Por Julián López de Mesa Samudio
Hace unas semanas, Juan Carlos Echeverry, excandidato presidencial, ex ministro de Hacienda y exdecano y profesor de economía de la Universidad de los Andes, hizo un llamamiento público a través de Twitter para que los decanos y profesores de economía defiendan lo que han estado enseñando por décadas, del influjo de nuevas teorías económicas (“supuestas” para Echeverry). Y no se quedó allí. Cual defensor de dogma de fe medieval, sentenció: “O las adoptan o defienden lo que creen, o renuncian”.
Aunque filósofos de la antigüedad como Aristóteles hablaron sobre economía, tan sólo a partir del siglo XVI surgen las primeras doctrinas de pensamiento económico en Europa y los primeros teóricos de la disciplina. El mercantilismo (que sostenía que la riqueza de una nación dependía de su acumulación de oro y plata y exigía estrictas regulaciones estatales) y la fisiocracia (que sostenía que la agricultura era la base de toda riqueza y propendía por una intervención mínima del Estado en la economía) fueron quizás las dos primeras escuelas económicas enfrentadas a lo largo del siglo XVIII.
La economía como rama del conocimiento independiente tan solo se profesionalizó desde hace poco más de cien años, pues antes hacía parte de lo que hasta el siglo XIX se llamaba filosofía moral (cuyas disciplinas son el origen de las ciencias sociales).
Las técnicas estadísticas surgidas en los años 20 y 30 del siglo pasado fueron adoptadas con entusiasmo por los economistas de principios del siglo XX y, desde entonces, las distintas escuelas de la economía han ido virando hacia los métodos cuantitativos para darles una apariencia de exactitud a sus modelos y proyecciones.
Esto ha traído como resultado el que, en los últimos tiempos, muchos economistas no se reconozcan como científicos sociales y asuman que su saber es una ciencia exacta, dándole la espalda, sin ningún titubeo, al objeto de su estudio que no es otro que las necesidades, la escasez y la elección humanas.
La expresión “la ciencia lúgubre” apareció por primera vez en 1849 en el “Discurso ocasional sobre la cuestión de los negros” de Thomas Carlyle.

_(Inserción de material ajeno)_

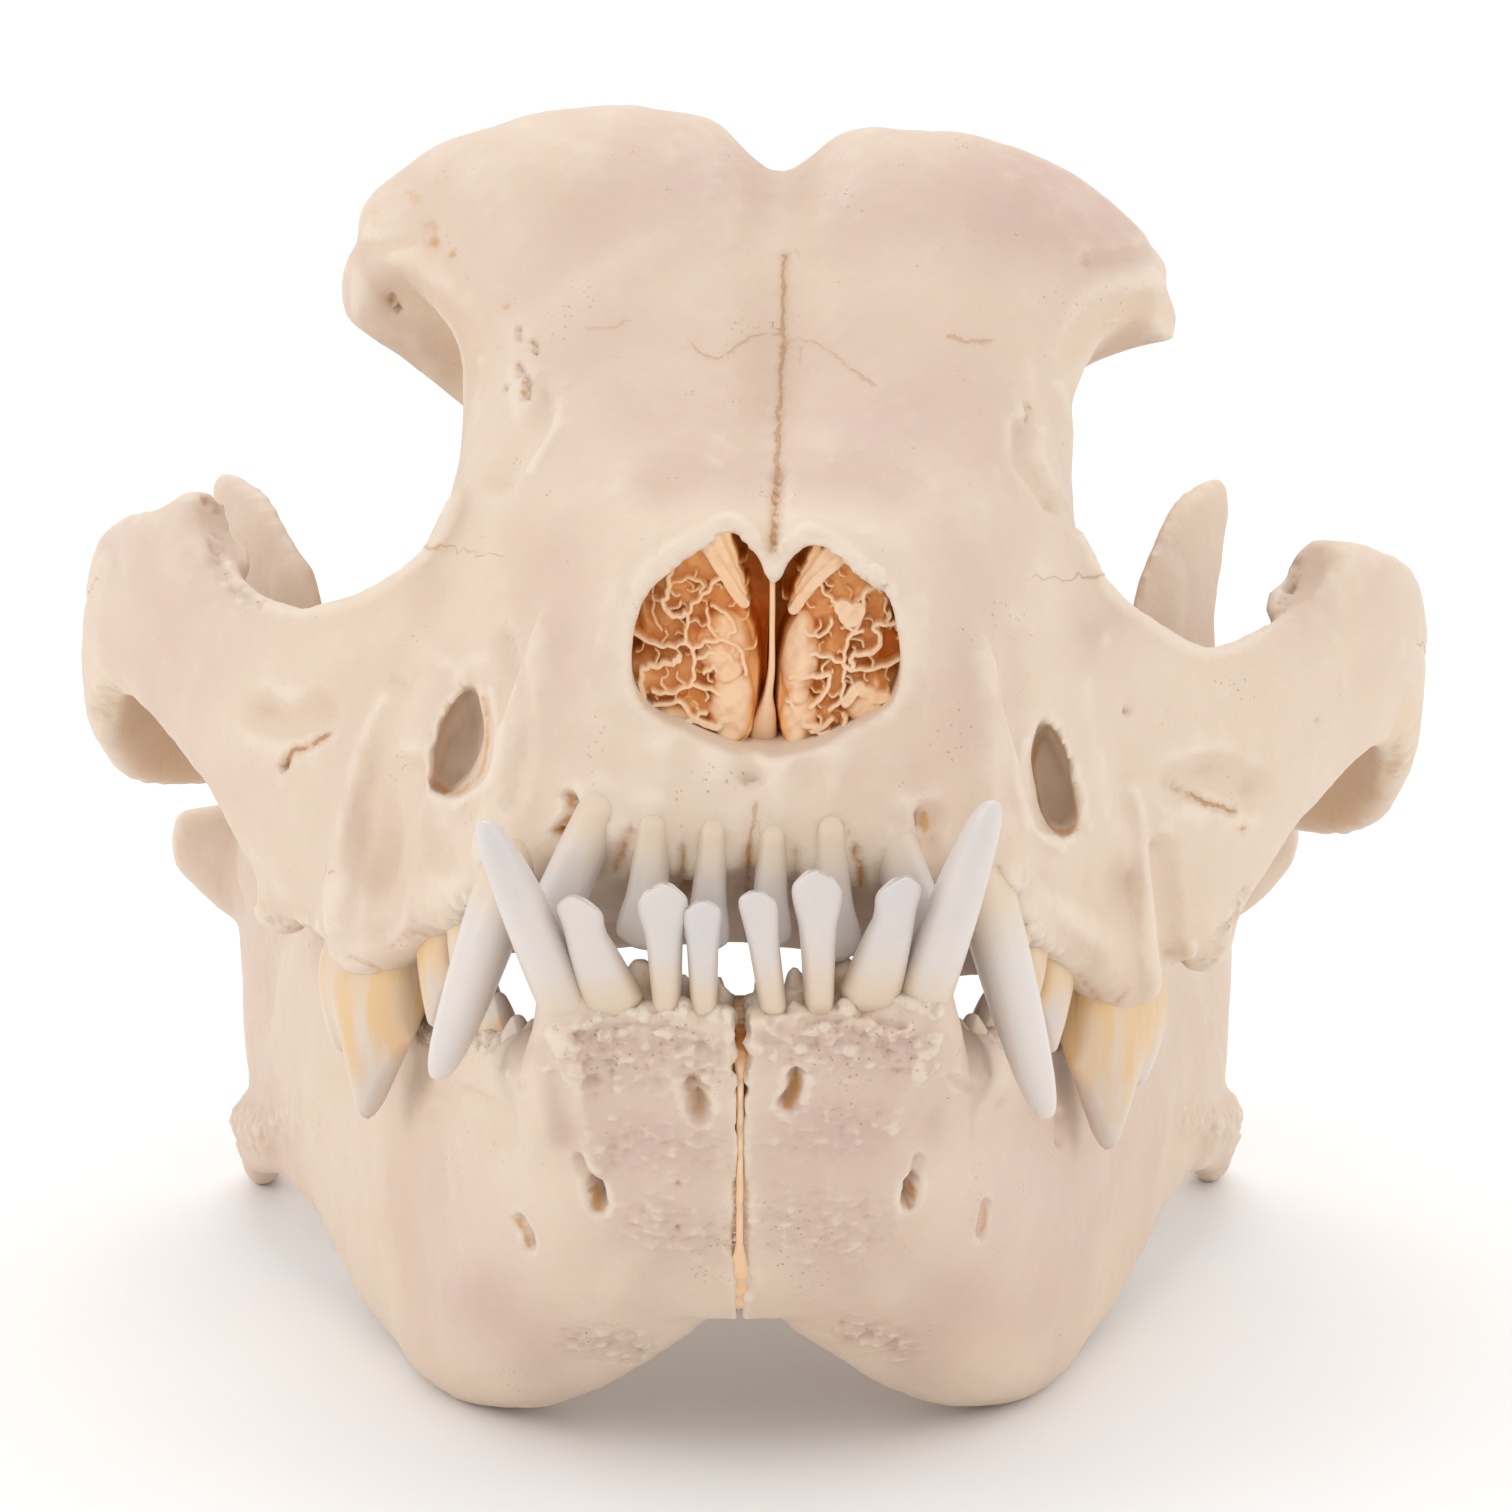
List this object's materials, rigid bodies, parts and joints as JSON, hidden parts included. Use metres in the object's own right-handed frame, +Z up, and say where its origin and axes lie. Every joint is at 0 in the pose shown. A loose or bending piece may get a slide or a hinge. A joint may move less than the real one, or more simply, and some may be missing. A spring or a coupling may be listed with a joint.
{
  "type": "dog skull",
  "caption": "Life-size skull of a short-faced dog with both lower jaw halves and all teeth, resting on its jaw as a still museum model.",
  "frame": {"origin": "centre of the bounding box in plan, on the surface that the lower jaw rests on", "axes": "+Z up, the face towards -Y, +Y towards the back of the head, +X towards the animal's left"},
  "size_m": [0.1401, 0.1776, 0.1268],
  "materials": {
    "bone": "clean, dry ivory-coloured bone, satin to matte",
    "nose_bone": "thin scrolled bone stained orange-brown in the nose, matte"
  },
  "bodies": {
    "root": {"upper_jaw": "bone", "forehead": "bone", "braincase": "bone", "zygomatic_arch_left": "bone", "zygomatic_arch_right": "bone", "lower_jaw_left": "bone", "lower_jaw_right": "bone", "turbinates_left": "nose_bone", "turbinates_right": "nose_bone", "nasal_septum": "nose_bone"}
  },
  "joints": []
}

Carlyle definió a la economía como “lúgubre” al encontrar ésta “el secreto de este Universo en la “oferta y demanda”, y a reducir el deber de los gobernantes a aquello de dejar a los hombres solos”. El calificativo de lúgubre se ha seguido utilizando para describir, en tiempos contemporáneos, una ciencia cuyos principios se cumplen para algunos a base siempre del sacrificio de otros, y que se preocupa exclusivamente por que el modelo propuesto se ajuste a las cifras y los indicadores previamente establecidos, y no por que se ajuste a la realidad cotidiana de las personas y las sociedades.
Hay que decir que Echeverry no está solo cuando adopta esta posición anticientífica. Desde que la ciencia lúgubre decidió dejar de ser ciencia social para tratar de convertirse torpemente en una ciencia exacta, renunciando de paso a estudiar la complejidad humana para hacer creíbles sus conclusiones a través de las matemáticas y la estadística, muchos economistas y escuelas de economía en el mundo se convencieron de la infalibilidad de sus modelos predictivos, tornándose, sin darse cuenta, en oráculos dogmáticos, omnipotentes, cerrados e inflexibles.
Sin embargo, la economía jamás podrá ser una ciencia exacta pues, como ocurre con el resto de las ciencias sociales, su limitación sigue y seguirá siendo la complejidad del ser humano y la imposibilidad de predecir sus actuaciones. Bien harían el señor Echeverry y los suyos en volver a tener en cuenta aquellas variables de humanidad que tanto desprecian hoy, pero que hicieron posibles las preguntas y problemas que no sólo le dieron origen a la economía, sino que la llenaron de significado para que pudiese crear herramientas reales para las sociedades y sus individuos.